The grants went to people who said the right things, which at the time were diversity.

You're wrong.

The chaos and funding issues the administration is creating is not at all the same thing. Now you have to desperately scrub every appearance of links to crazies like Tema Okun and Robin DiAngelo just because they're associated with the same industry as you.

As I have been told many times, if you welcome crazies into your ranks people will think you are crazy. I would have thought you would be upset that industry related crazies were given positions of power and influence in the first place, not that you now have to try to get rid of them.

As I was commenting below, where in the world did you get the impression that DiAngelo and Okun were welcomed and not forced on us by general university politics?

Despite what you think, the point is there weren't struggle sessions in math/hard-science departments.

Is one of the fathers of DNA getting stripped of his awards not a struggle session, or is biology not a hard science? There was absolutely no affirmative action in maths departments, cross your heart and hope to die?

Also, if you were upset about what was happening in humanities departments, you didn't really have any option except getting in bed with the creationists and Obama-birther conspiracy theorists.

So all these people who totally were not in favor of DEI struggle session somehow couldn't be bothered to actually oppose it in any way, to the point where the only opposition were Obama-birther conspiracy theorists?

Was Sokal an Obama-birther conspiracy theorist, by the way?

The chaos and funding issues the administration is creating is not at all the same thing. Now you have to desperately scrub every appearance of links to crazies like Tema Okun and Robin DiAngelo just because they're associated with the same industry as you. It's not even clear which buzzword in which random context sets the censors off.

I still want to know why I should be bothered by this, given that these people were unbothered by what was going on in the last 10 years.

I specifically mentioned math and hard sciences (excluding biology) because that's what I could speak about authoritatively. Maybe the Watson stuff really was a struggle session, or maybe there was some more stuff going on behind the scenes. In math, I've known of old professors who've said similar things without much consequence. Generally, the line is that political views are fine, but unambiguously treating colleagues and particularly younger students/postdocs badly because of these political views is not---when I say some stuff going on behind the scenes, maybe Watson was crossing the line. Yes, most will say that there should be censure for crossing the line and fine, if just wanting colorblind and gender-blind meritocracy is what you call hopelessly woke, then you win the argument. Many on this forum explicitly do not want colorblind and gender-blind meritocracy, so.....
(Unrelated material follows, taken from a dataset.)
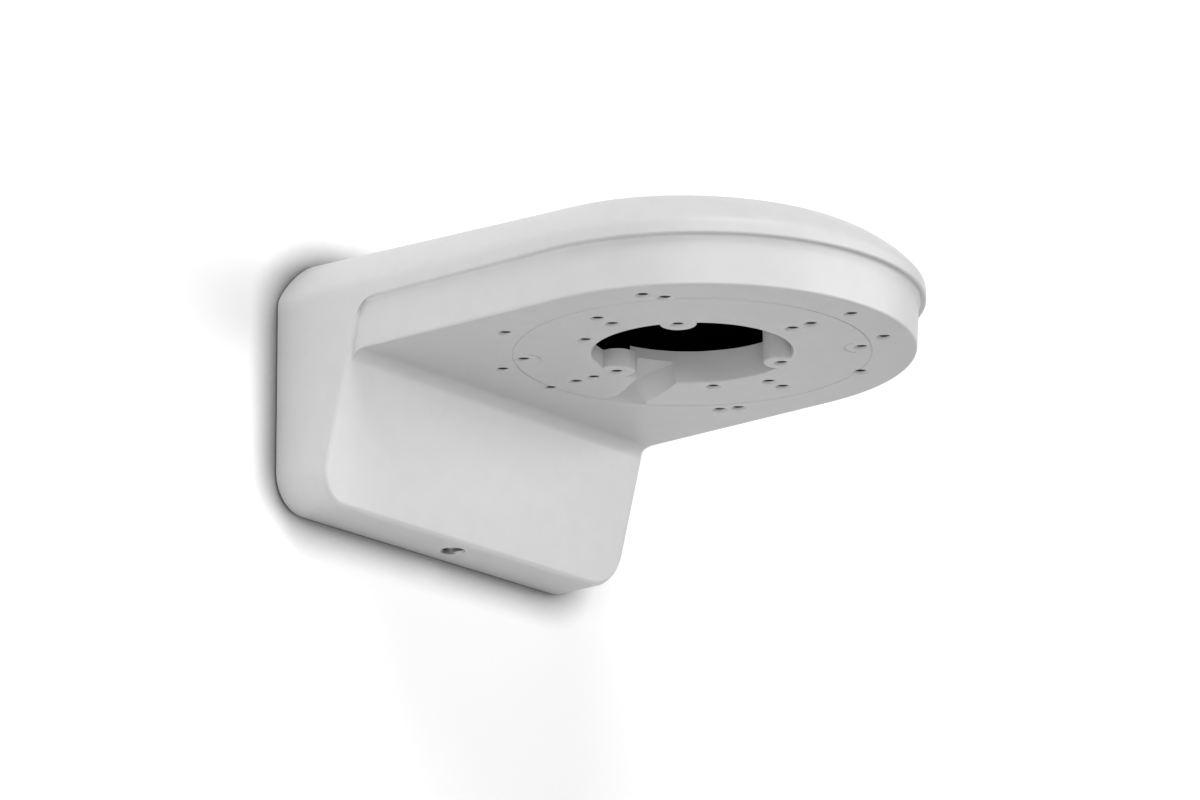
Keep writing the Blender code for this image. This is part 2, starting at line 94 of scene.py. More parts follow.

The affirmative action point is similar. I've explained before what affirmative action I've seen in math departments: e.g. people would realize that graduate students in some group do disproportionately well post-graduation and conclude that the admissions process must be missing talent in that group. They then implement a brute-force hack to give people from that group an extra leg up in the admissions process and calibrate the magnitude until outcomes are around the same. You can argue that this clumsy shortcut isn't a good idea, but it's still for the sole purpose of achieving meritocracy.

given that these people were unbothered by what was going on in the last 10 years.

and how the hell do you know that people weren't unbothered? It was so easy to get people to denounce Okun and DiAngelo by pointing out the right perspectives. I guess people didn't reorient their entire career towards nasty political fights in other departments instead of doing the science that they were much more interested in so screw them, right? You can't expect everyone to be willing to expose themselves to all the nastiness Sokal got. Unless you're doing that serious work to build your own groups, yes, your only choice is to join a coalition that's already there, with the creationists and birthers and all.